A Volta ao Mundo em 80 Anos

Olá pai.
Dizer que Jules Verne foi um génio é dizer muito pouco de quem gostaríamos de dizer muito. São tantas as suas obras de qualidade que pouco importa os adjetivos que usemos para o descrever. E hoje, pai... Hoje eu não queria falhar. Queria ter o talento sublime de Verne e conseguir contar os teus 80 anos com as mesmas palavras com que Verne descreveu 80 dias à volta do mundo. E eu queria conseguir descrevê-lo: o teu mundo. O nosso mundo. Os teus 80 anos. Os meus quase 40; todos contigo. Se eu tivesse hoje, pelo menos, uma ínfima parte desse génio na ponta do meu lápis...
Sabes pai, mesmo sem o talento de Verne, hoje apetece-me dizer-te que o chão da eira ainda está frio. É lá que me vou entretendo a brincar com as caricas, fazendo autênticas corridas de Fórmula 1 enquanto tu e o Padrinho do Paço vão tocando, no banjo e na viola, "A chinela encontrada..." ou o "Cartolinhas". É esta a tua memória mais antiga e mais querida que trago comigo. Como primeira recordação, o quadro não poderia ter-me trazido mais bela matiz.
Depois há ainda as memórias dos passeios até à ponte de Sinja onde me recordo perfeitamente de me pousares uma joaninha na mão; ou os sapatitos do menino e a mão escondida atrás da porta; ou o teu riso quando me vias a dar aquelas "perigosas" curvas tombadas; ou a quantidade interminável de vezes que jogaste comigo o "Jogo do Assalto"; ou quando me deixaste comprar um baralho de cartas por 80$00 e jogavas comigo à bisca dos nove; ou quando te ficava a ver consertar a bicicleta; ou aquelas aulas de piano que, estou certo, ainda não foram inventadas as palavras certas para eu te poder agradecer; ou quando me levavas aos ensaios da Banda às 18h juntamente com o Pedro, o Tono e o Sérgio; ou, etc, etc, etc...
Eu bem sei que não posso ter sempre 6,7, 8, ou 12 anos.

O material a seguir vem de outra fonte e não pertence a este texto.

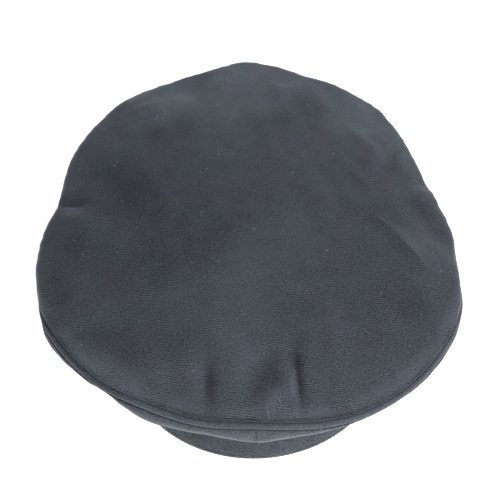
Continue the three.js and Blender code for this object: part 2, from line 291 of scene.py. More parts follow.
@dataclass(frozen=True)
class CapForm:
    """The form of the cap as worn, in millimetres: what every cloth piece is cut to."""

    head_half_width: float = 82.0
    head_half_depth: float = 98.0
    band_wall: float = 3.0
    band_height: float = 45.0
    gap: float = 0.3
    lean: float = math.radians(7)
    mean_height: float = 74.0
    front_lift: float = 14.0
    saddle: float = 4.0
    middle_height: float = 82.0
    even_radius: float = 126.0
    cloth: float = 2.0
    cord_radius: float = 2.0
    seam_gap: float = 0.06
    foot_rise: float = 12.0

    def outline(self, column: str, degrees: Array) -> Array:
        """Returns a column of the outline's table at each angle."""
        return RoundTable(OUTLINE, column)(degrees)

    def edge(self, column: str, degrees: Array) -> Array:
        """Returns a column of the edge's table at each angle."""
        return RoundTable(EDGE, column)(degrees)

    @property
    def heel(self) -> float:
        """How far behind the head's middle the back of the band stands."""
        return self.head_half_depth + self.band_wall

    @staticmethod
    def around(degrees: Array, out: Array, height: Array) -> Array:
        """Returns points at a distance out from the head's middle, in degrees from the front."""
        angle = np.radians(degrees)
        return np.stack(np.broadcast_arrays(out * np.sin(angle), -out * np.cos(angle), height), -1)

    def head_radius(self, degrees: Array, wall: float) -> Array:
        """Returns the distance from the middle to an oval round the head, a wall outside its opening."""
        angle = np.radians(degrees)
        across = np.sin(angle) / (self.head_half_width + wall)
        along = np.cos(angle) / (self.head_half_depth + wall)
        return 1 / np.hypot(across, along)

    def roll_centre(self, degrees: Array) -> Section:
        """Returns how far out and how high the middle of the disc's rolled edge lies."""
        angle = np.radians(degrees)
        height = self.mean_height + self.front_lift * np.cos(angle) + self.saddle * np.cos(2 * angle)
        out = self.outline("radius", degrees) - self.edge("roll", degrees)
        return out, height + self.outline("lift", degrees)

    def disc_margin(self, degrees: Array) -> Section:
        """Returns how far out and how high the disc is where its rolled edge starts."""
        out, height = self.roll_centre(degrees)
        across, up = heading(90 - self.edge("fall", degrees))
        roll = self.edge("roll", degrees)
        return out + roll * across, height + roll * up

    def disc(self, degrees: Array, travel: Array) -> Array:
        """Returns the disc's face, without its folds.

        Args:
            degrees: angle round the cap.
            travel: 0 at the middle of the disc and 1 where its rolled edge starts.

        Returns:
            Points of the worn cap.
        """
        angle = np.radians(degrees)
        out, height = self.disc_margin(degrees)
        lift = self.front_lift * np.cos(angle)
        saddle = self.saddle * np.cos(2 * angle)
        rise = height - self.middle_height - lift - saddle
        slope = -out * np.tan(np.radians(self.edge("fall", degrees))) - lift - 2 * saddle
        droop = (slope - 4 * rise) / 2
        level = (self.middle_height + lift * travel + saddle * travel**2
                 + (rise - droop) * travel**4 + droop * travel**6)
        reach = travel * (self.even_radius + (out - self.even_radius) * travel**2)
        return self.around(degrees, reach, level)

    def welt_centre(self, degrees: Array) -> Section:
        """Returns how far out and how high the welt's cord runs."""
        out, height = self.roll_centre(degrees)
        across, up = heading(self.edge("turn", degrees))
        wall = self.edge("roll", degrees) - self.cloth / 2
        step = self.cord_radius + self.seam_gap
        return out + wall * across + step * up, height + wall * up - step * across

    def quarter_section(self, degrees: Array, t: Array) -> tuple[Section, Section]:
        """The middle of a quarter's wall, a curve from the welt down to the band.

        Args:
            degrees: angle round the cap.
            t: 0 at the welt, 1 at the band's top.

        Returns:
            The points of the curve and the unit directions in which it runs.
        """
        across, up = heading(self.edge("leave", degrees))
        out, height = self.welt_centre(degrees)
        step = self.cord_radius + self.seam_gap
        fullness = self.edge("fullness", degrees)
        band = self.head_radius(degrees, self.band_wall / 2)
        foot = self.band_height + self.gap
        bend = (
            (out + step * across, out + (step + fullness) * across, band, band),
            (height + step * up, height + (step + fullness) * up, foot + self.foot_rise, foot),
        )
        point, along = [], []
        for a, b, c, d in bend:
            point.append((1 - t)**3 * a + 3 * (1 - t)**2 * t * b + 3 * (1 - t) * t**2 * c + t**3 * d)
            along.append(3 * (1 - t)**2 * (b - a) + 6 * (1 - t) * t * (c - b) + 3 * t**2 * (d - c))
        length = np.hypot(*along)
        return (point[0], point[1]), (along[0] / length, along[1] / length)

    def table_height(self, y: Array) -> Array:
        """Returns the height of the table under the leaning cap."""
        return -(self.heel - y) * math.tan(self.lean)

    def middle_in_frame(self) -> tuple[float, float]:
        """Returns where the head's middle lies in the frame, read from the band's own box."""
        low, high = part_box("band")
        back = high[1] / MM - self.heel - self.band_height * math.sin(self.lean)
        return (low[0] + high[0]) / 2 / MM, back

    def at_rest(self, worn: Array) -> Array:
        """Leans the worn cap back about the foot of its band, as it rests.

        Args:
            worn: points of the cap as worn, in millimetres.

        Returns:
            Points in the frame, in metres.
        """
        shift = self.middle_in_frame()
        back, up = worn[..., 1] - self.heel, worn[..., 2]
        x = worn[..., 0] + shift[0]
        y = self.heel + back * math.cos(self.lean) + up * math.sin(self.lean) + shift[1]
        z = -back * math.sin(self.lean) + up * math.cos(self.lean)
        return np.stack([x, y, z], -1) * MM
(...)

Da mesma forma também não estacionaste nos 40. Mas continuas a trazer-me tudo isso até mim sempre que escreves um poema novo ou transcreves uma qualquer música que eu te pedi.
Sabes pai... Gostava de ser como tu. Gostava que a Rita, o Tiago e o André, um dia, olhassem para mim e vissem um "retrato" parecido com o teu ou com o do Padrinho do Paço.
Acho que já sei por onde começar... As férias e o bom tempo já chegaram. A eira já não existe mas um chão frio e caricas são o que não falta por aí. Se não te importares um dia destes apareço no Paço com a minha viola para me acompanhares com o bandolim. Podemos até começar pelo "Cartolinhas" e "A chinela encontrada..." enquanto a Rita e o Tiago vão brincando um com o outro como eu fiz tantas vezes à porta de tua casa. Porque acredito que eles vão gostar muito do pai. Mas, um dia, quero poder lembrar-lhes que o avô é muito melhor que o pai. Ou então vais ser mesmo tu ainda a lembrar-lhes.
A vida está já no ocaso, bem sabemos, mas até aí podias buscar inspiração no Phileas Fogg do Verne. Quando tudo parecia perdido, afinal ele tinha ganho um dia e ainda foi a tempo. Talvez os teus 80 anos tenham sido só 70 ou 60 e ainda tenhas muito para andar. E não haverá nenhum Detetive Fix que te possa deter.
Para o ano cá estarei para voltar a abraçar-te.
Gosto muito de ti.
Um beijo do tamanho do mundo.
Obrigado.

3 comentários:

filomena disse...


Miguel, a foto é inspiradora! O texto sublime! A sensibilidade e a verdade de mãos dadas.
Parabéns para o senhor da cartola e da bengala que, por sinal, tenho a honra de conhecer!


E já agora, obrigada pelo texto que o Tiago ajudou a escrever... são outras verdades...
Boas férias para a família. Bj para a Rita, Tiago e André.

curva dos grilos disse...

Bom texto. Puro e emocionante! Um abraço.

Miguel Brandão disse...

Obrigado pelas palavras! Muito obrigado!